Com relação à responsabilidade, assim como na Sociedade Empresária de Responsabilidade Limitada, a responsabilidade dos acionistas na Sociedade Anônima é limitada ao preço de emissão das ações subscritas ou adquiridas, diferenciando-se, contudo, da sociedade limitada no que tange à responsabilidade solidária dos sócios pela integralização do capital social, uma vez que não essa previsão para Sociedades Anônimas.
lém do mais, as sociedades anônimas possuem uma estrutura de governança complexa, mas que garante maior transparência e segurança jurídica aos acionistas. É, sem dúvidas, o tipo societário mais indicado às startups, considerando a necessidade recorrente de captação de recursos, porém, cabe às startups que se encontram em um estágio de amadurecimento mais avançado.
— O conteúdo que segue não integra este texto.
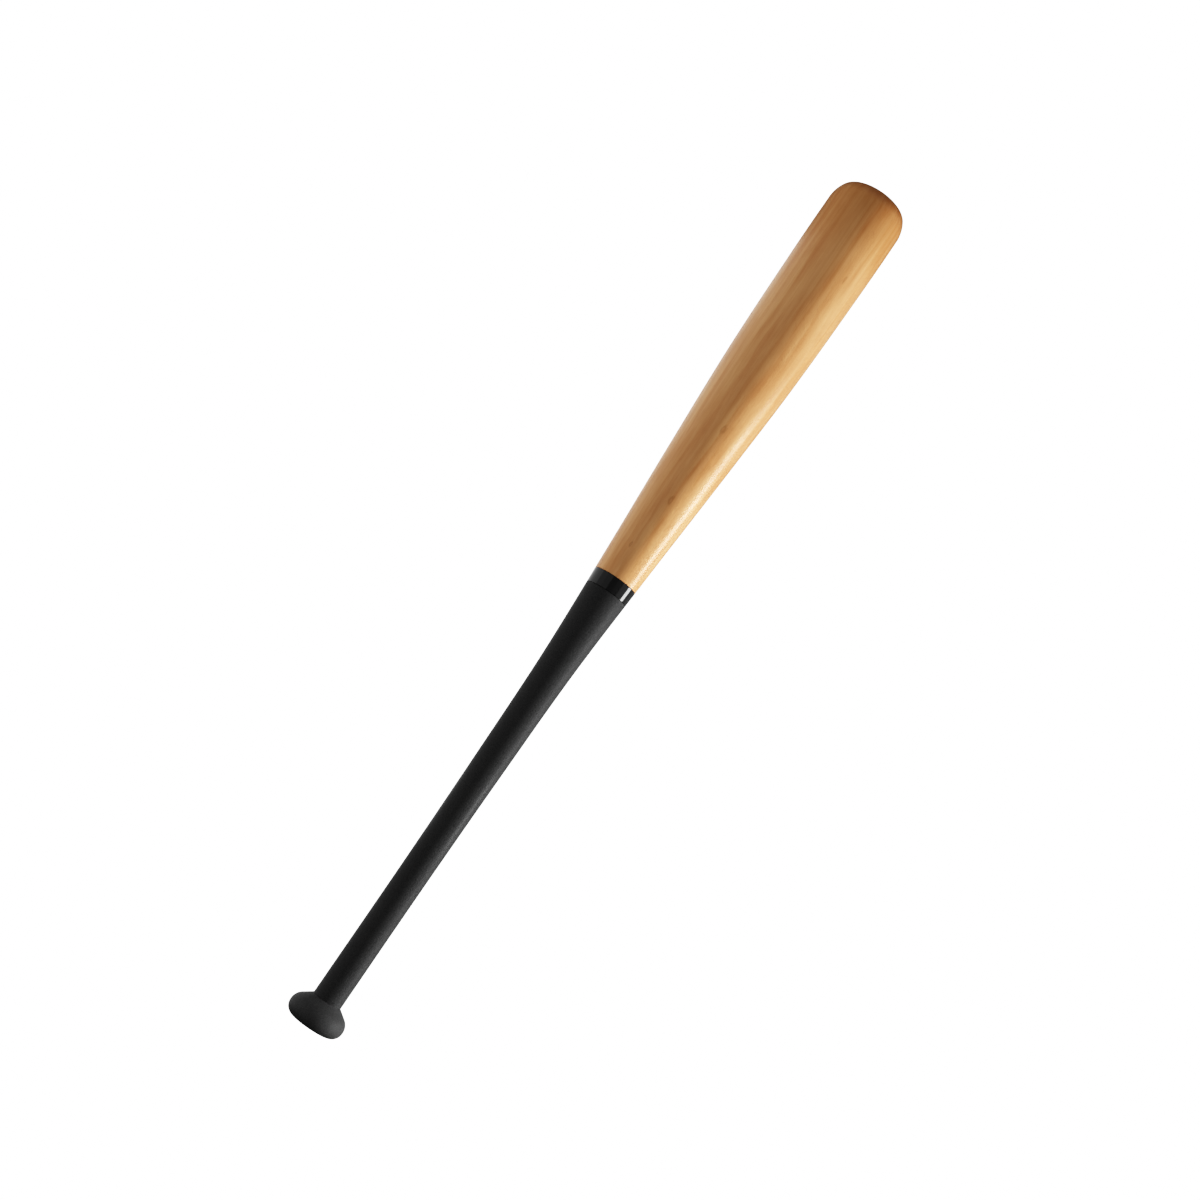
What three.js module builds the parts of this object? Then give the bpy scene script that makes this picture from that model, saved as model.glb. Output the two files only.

Nosso ordenamento jurídico traz inúmeras opções de formatos societários, embora, entendemos que a maioria não atende o mercado das startups diante do dinamismo e nova forma de empreender. É fundamental um estudo prévio de todos os formatos existentes e quais as opções que cada um pode proporcionar à sociedade a ser constituída ou, ainda, as possibilidades de transformação do tipo societário no decorrer do desempenho das atividades desenvolvidas.
A escolha de um formato societário inadequado, a inadequação e falta de formalização das intenções dos sócios fundadores aliada às intenções de futuros investidores, a escolha equivocada do regime tributário e outras questões essenciais, mas que, muitas vezes não são escolhidas e formalizadas com a assessoria devida, podem levar uma startup ao encerramento das atividades.
A orientação profissional às questões jurídicas é tão importante quanto o planejamento para inserção de um produto e/ou serviço no mercado.